■ EXERCISE DETAILS: In the records that follow, the lines from the one containing "in (*box.min, *box.max)])" to the one containing "point = shown.matrix_world", inclusive, are to be given again exactly.

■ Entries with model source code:
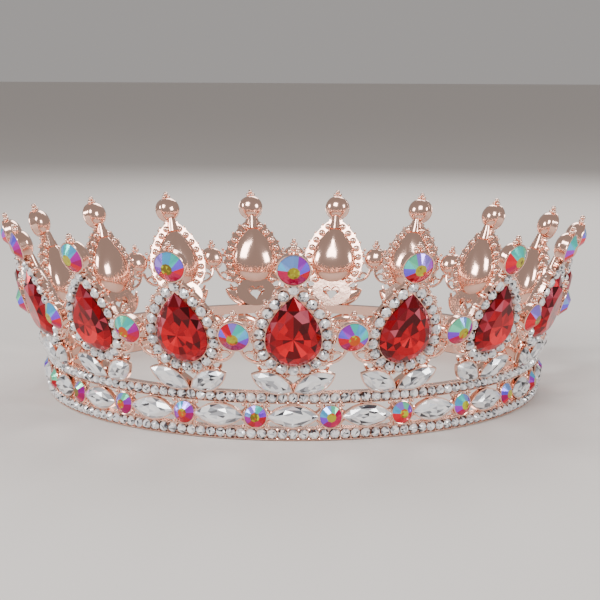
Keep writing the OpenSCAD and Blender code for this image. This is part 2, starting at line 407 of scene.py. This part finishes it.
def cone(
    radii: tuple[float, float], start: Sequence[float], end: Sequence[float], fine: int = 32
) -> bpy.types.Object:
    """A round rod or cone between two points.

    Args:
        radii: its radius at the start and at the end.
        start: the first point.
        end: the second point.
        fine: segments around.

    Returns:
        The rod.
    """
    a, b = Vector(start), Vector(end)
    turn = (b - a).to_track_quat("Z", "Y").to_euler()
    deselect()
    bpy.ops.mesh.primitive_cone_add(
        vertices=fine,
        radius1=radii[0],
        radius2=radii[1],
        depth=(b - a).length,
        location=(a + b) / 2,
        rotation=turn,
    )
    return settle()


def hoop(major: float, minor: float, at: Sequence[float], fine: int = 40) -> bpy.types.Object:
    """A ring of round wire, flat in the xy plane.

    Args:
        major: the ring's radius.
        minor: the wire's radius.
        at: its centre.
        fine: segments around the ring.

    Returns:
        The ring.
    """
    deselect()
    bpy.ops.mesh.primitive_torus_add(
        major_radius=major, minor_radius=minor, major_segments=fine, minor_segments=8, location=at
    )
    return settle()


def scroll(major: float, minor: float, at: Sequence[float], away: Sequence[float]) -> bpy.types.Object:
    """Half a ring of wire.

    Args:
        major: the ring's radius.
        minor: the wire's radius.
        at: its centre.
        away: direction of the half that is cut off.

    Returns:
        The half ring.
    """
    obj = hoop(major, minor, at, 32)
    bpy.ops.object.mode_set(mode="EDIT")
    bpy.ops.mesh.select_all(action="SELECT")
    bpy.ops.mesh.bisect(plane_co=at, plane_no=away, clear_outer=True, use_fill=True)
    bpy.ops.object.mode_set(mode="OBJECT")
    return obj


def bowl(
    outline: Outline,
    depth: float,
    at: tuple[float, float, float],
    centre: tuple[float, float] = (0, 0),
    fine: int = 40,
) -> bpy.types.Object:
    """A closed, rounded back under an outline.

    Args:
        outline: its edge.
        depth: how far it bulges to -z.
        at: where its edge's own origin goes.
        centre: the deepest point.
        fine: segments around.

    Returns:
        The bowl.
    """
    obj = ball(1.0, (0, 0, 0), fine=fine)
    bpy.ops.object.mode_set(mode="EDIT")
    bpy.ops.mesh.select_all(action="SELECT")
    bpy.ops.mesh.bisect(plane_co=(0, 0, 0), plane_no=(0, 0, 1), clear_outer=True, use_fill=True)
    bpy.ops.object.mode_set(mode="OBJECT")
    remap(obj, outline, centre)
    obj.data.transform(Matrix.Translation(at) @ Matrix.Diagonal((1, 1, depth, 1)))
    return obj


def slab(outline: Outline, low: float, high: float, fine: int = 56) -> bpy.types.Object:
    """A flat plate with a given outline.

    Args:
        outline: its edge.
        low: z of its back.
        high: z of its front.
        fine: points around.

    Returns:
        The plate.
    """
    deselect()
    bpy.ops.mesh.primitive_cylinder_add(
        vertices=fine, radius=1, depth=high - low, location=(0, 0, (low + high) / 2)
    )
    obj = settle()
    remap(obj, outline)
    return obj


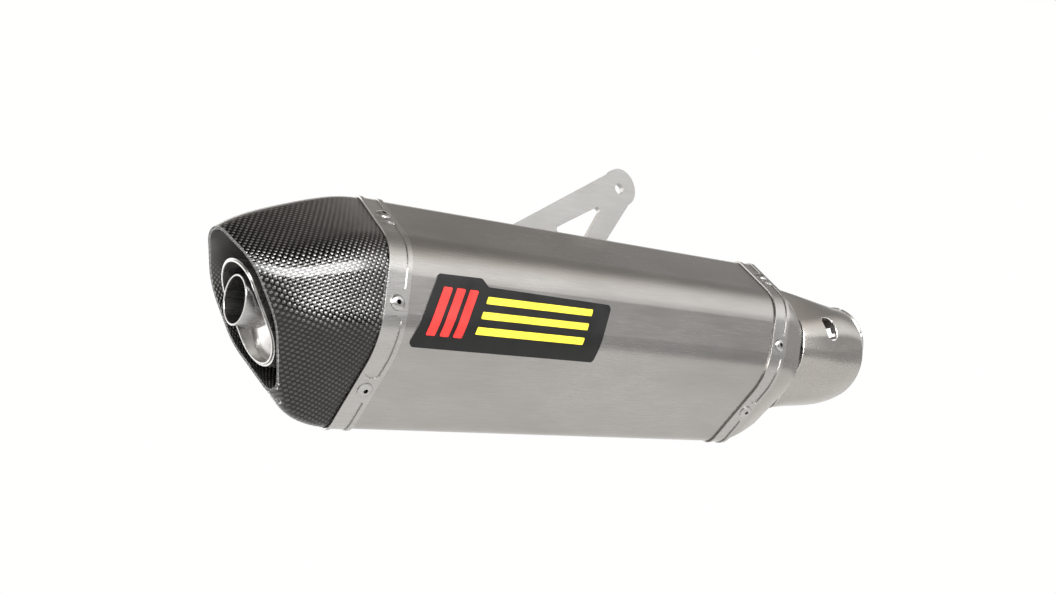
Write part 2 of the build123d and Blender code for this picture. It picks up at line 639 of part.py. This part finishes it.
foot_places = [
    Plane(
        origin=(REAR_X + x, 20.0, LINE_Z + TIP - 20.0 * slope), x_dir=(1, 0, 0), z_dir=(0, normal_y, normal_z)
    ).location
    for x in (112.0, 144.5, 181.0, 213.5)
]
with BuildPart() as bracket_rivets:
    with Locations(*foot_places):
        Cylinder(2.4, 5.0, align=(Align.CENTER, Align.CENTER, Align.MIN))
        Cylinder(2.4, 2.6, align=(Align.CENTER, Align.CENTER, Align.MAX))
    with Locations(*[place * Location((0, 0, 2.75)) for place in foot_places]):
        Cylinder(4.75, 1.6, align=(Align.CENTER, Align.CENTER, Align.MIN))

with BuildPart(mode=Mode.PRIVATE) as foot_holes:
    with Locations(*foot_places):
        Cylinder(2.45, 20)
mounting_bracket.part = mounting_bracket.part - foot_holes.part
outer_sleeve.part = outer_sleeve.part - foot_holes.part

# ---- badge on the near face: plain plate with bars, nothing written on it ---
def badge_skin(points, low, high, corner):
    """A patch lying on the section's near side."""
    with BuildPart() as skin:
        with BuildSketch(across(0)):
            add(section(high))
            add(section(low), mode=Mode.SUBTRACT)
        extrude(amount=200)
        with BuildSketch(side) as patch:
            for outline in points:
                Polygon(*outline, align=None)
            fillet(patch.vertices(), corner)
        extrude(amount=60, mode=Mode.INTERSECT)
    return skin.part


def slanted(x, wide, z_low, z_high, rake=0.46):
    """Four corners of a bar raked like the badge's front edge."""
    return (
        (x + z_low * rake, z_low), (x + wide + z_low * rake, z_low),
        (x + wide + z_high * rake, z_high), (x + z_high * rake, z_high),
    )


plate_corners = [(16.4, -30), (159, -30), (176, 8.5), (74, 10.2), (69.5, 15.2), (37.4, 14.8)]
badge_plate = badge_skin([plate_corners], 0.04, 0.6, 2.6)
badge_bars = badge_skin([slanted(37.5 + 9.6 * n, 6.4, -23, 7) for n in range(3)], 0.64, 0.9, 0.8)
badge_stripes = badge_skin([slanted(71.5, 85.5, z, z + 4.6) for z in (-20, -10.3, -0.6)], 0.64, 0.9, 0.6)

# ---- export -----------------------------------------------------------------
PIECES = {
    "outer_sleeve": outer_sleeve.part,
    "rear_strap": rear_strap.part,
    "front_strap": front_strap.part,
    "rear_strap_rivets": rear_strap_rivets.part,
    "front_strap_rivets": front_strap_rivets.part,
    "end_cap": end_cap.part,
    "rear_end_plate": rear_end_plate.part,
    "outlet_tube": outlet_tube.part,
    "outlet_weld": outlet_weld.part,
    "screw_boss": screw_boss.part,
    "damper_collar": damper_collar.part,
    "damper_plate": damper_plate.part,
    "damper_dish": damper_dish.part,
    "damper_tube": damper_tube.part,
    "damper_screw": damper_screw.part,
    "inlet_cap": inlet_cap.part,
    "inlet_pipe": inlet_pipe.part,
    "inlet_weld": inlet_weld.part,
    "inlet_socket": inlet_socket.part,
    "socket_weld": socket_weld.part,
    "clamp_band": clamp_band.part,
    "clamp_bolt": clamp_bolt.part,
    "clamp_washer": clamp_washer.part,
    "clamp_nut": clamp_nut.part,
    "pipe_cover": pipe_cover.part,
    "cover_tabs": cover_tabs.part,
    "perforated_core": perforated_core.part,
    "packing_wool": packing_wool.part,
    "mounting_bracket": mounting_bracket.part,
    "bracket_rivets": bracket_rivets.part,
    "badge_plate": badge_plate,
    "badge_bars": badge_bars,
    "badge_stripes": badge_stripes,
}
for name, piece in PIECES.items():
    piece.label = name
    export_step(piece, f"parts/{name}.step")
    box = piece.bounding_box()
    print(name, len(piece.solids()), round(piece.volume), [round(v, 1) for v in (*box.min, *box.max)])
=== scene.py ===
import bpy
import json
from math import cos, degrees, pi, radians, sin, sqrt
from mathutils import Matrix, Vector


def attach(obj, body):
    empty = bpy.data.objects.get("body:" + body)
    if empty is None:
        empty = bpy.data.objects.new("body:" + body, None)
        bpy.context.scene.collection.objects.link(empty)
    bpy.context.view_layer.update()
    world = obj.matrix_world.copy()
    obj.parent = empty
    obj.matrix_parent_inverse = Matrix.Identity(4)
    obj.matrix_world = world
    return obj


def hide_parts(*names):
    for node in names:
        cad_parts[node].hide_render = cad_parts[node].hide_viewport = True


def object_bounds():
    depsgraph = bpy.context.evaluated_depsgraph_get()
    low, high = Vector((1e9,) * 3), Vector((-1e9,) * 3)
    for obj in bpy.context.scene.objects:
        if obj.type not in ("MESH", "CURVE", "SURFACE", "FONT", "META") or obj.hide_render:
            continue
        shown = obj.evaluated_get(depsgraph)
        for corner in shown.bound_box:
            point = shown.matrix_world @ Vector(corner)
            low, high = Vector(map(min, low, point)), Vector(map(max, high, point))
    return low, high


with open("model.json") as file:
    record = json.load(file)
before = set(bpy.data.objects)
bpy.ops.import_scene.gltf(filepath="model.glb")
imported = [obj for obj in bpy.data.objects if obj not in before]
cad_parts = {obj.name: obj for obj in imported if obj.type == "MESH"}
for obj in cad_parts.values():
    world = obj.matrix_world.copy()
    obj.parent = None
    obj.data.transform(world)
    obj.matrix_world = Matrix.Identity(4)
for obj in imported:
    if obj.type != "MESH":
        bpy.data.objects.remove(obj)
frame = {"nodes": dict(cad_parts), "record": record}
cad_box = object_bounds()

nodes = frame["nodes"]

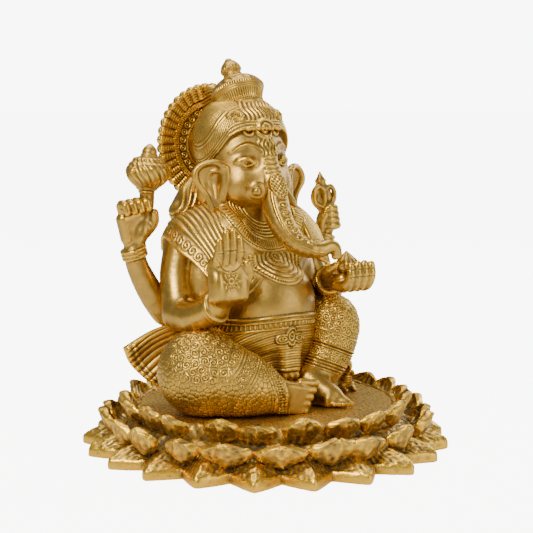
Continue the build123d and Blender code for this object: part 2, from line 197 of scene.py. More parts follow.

■ FULL OUTPUT:
    print(name, len(piece.solids()), round(piece.volume), [round(v, 1) for v in (*box.min, *box.max)])
=== scene.py ===
import bpy
import json
from math import cos, degrees, pi, radians, sin, sqrt
from mathutils import Matrix, Vector


def attach(obj, body):
    empty = bpy.data.objects.get("body:" + body)
    if empty is None:
        empty = bpy.data.objects.new("body:" + body, None)
        bpy.context.scene.collection.objects.link(empty)
    bpy.context.view_layer.update()
    world = obj.matrix_world.copy()
    obj.parent = empty
    obj.matrix_parent_inverse = Matrix.Identity(4)
    obj.matrix_world = world
    return obj


def hide_parts(*names):
    for node in names:
        cad_parts[node].hide_render = cad_parts[node].hide_viewport = True


def object_bounds():
    depsgraph = bpy.context.evaluated_depsgraph_get()
    low, high = Vector((1e9,) * 3), Vector((-1e9,) * 3)
    for obj in bpy.context.scene.objects:
        if obj.type not in ("MESH", "CURVE", "SURFACE", "FONT", "META") or obj.hide_render:
            continue
        shown = obj.evaluated_get(depsgraph)
        for corner in shown.bound_box:
            point = shown.matrix_world @ Vector(corner)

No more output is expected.